A thank you to all the Chappy Ferry deck hands for their smiling faces, ability to cheerfully answer endless questions, and for their help in keeping everything moving. The young people working on the ferry this summer include Hallie Carol (who also worked at the beach club), Quincy Dewing (son of Ernie Dewing and grandson of Ted and Shirley Dewing of Chappy), Charlotte Fager of New Canaan, Conn. (summer resident of the Sears camp at Wasque), William Fligor (Capt. Brad Fligor’s son), Clara Goldfield (whose parents operate Penumbra), George Manley (whose mother owns Lola Tortola), Alexander Minnehan (who will play hockey this winter in Foxboro), Charlotte and Rachel Wells (Sally and Peter’s nieces), Matt Wetzel(whose mother baked several hundred cookies for the Ferry crew over the summer), and Zachary Waller (who will start at Boston College this fall).

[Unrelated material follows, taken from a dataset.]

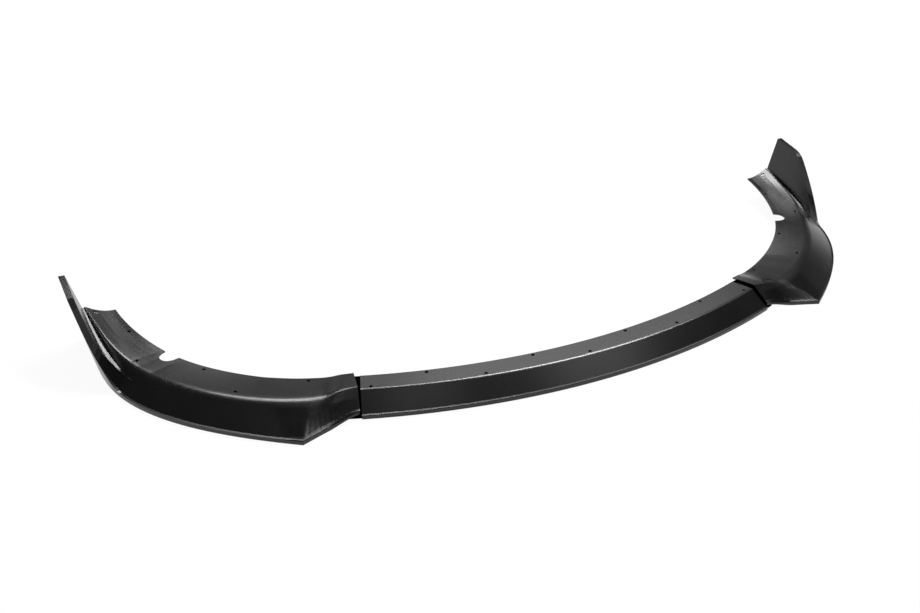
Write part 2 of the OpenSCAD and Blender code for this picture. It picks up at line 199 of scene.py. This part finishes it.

Next time you are visiting the Chappy Community Center take a look at Brine’s Pine a wooden sculpture by Chappy Ferry Captain Bob Gilkes. The cured and carved sculpture was made from a pitch pine from Bill Brine’s meadow by the Chappaquiddick Community Center that was damaged during the storm that breached Norton Point. Bob is expanding his artistic talents. Next time you are on the ferry ask him if you can sneak a peek at his photography portfolio.

Now that summer is winding down it is nice to know that events and activities continue without an arbitrary calendar end. While a lot of things are “over” there is still much to see and enjoy on Chappy and the Vineyard without hitchhiking to find them.